◆ **Exercise goal**
Reproduce all the entries exactly.

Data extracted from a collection
-- Begin --
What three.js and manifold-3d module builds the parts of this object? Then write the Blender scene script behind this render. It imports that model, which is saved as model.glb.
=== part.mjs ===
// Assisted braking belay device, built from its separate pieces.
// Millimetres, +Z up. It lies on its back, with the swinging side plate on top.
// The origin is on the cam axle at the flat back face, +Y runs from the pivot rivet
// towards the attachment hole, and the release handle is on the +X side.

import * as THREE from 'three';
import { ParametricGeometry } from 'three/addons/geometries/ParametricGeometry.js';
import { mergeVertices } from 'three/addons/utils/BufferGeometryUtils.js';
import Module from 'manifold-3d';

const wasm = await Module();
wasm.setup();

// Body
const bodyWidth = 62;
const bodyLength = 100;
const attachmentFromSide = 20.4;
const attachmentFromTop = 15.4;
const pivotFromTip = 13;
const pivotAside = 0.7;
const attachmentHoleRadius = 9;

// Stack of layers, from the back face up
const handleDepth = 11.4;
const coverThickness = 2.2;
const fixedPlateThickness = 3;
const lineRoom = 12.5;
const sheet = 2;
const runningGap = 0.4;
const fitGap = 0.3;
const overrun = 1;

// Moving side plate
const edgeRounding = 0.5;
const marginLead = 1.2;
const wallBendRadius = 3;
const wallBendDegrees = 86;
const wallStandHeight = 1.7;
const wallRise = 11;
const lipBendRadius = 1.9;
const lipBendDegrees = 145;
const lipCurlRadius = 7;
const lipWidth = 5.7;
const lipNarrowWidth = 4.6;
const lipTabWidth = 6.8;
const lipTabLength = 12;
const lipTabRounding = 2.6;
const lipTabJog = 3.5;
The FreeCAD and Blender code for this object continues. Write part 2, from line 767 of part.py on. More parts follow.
-- End --
◆ **Exercise response**
What three.js and manifold-3d module builds the parts of this object? Then write the Blender scene script behind this render. It imports that model, which is saved as model.glb.
=== part.mjs ===
// Assisted braking belay device, built from its separate pieces.
// Millimetres, +Z up. It lies on its back, with the swinging side plate on top.
// The origin is on the cam axle at the flat back face, +Y runs from the pivot rivet
// towards the attachment hole, and the release handle is on the +X side.

import * as THREE from 'three';
import { ParametricGeometry } from 'three/addons/geometries/ParametricGeometry.js';
import { mergeVertices } from 'three/addons/utils/BufferGeometryUtils.js';
import Module from 'manifold-3d';

const wasm = await Module();
wasm.setup();

// Body
const bodyWidth = 62;
const bodyLength = 100;
const attachmentFromSide = 20.4;
const attachmentFromTop = 15.4;
const pivotFromTip = 13;
const pivotAside = 0.7;
const attachmentHoleRadius = 9;

// Stack of layers, from the back face up
const handleDepth = 11.4;
const coverThickness = 2.2;
const fixedPlateThickness = 3;
const lineRoom = 12.5;
const sheet = 2;
const runningGap = 0.4;
const fitGap = 0.3;
const overrun = 1;

// Moving side plate
const edgeRounding = 0.5;
const marginLead = 1.2;
const wallBendRadius = 3;
const wallBendDegrees = 86;
const wallStandHeight = 1.7;
const wallRise = 11;
const lipBendRadius = 1.9;
const lipBendDegrees = 145;
const lipCurlRadius = 7;
const lipWidth = 5.7;
const lipNarrowWidth = 4.6;
const lipTabWidth = 6.8;
const lipTabLength = 12;
const lipTabRounding = 2.6;
const lipTabJog = 3.5;
The FreeCAD and Blender code for this object continues. Write part 2, from line 767 of part.py on. More parts follow.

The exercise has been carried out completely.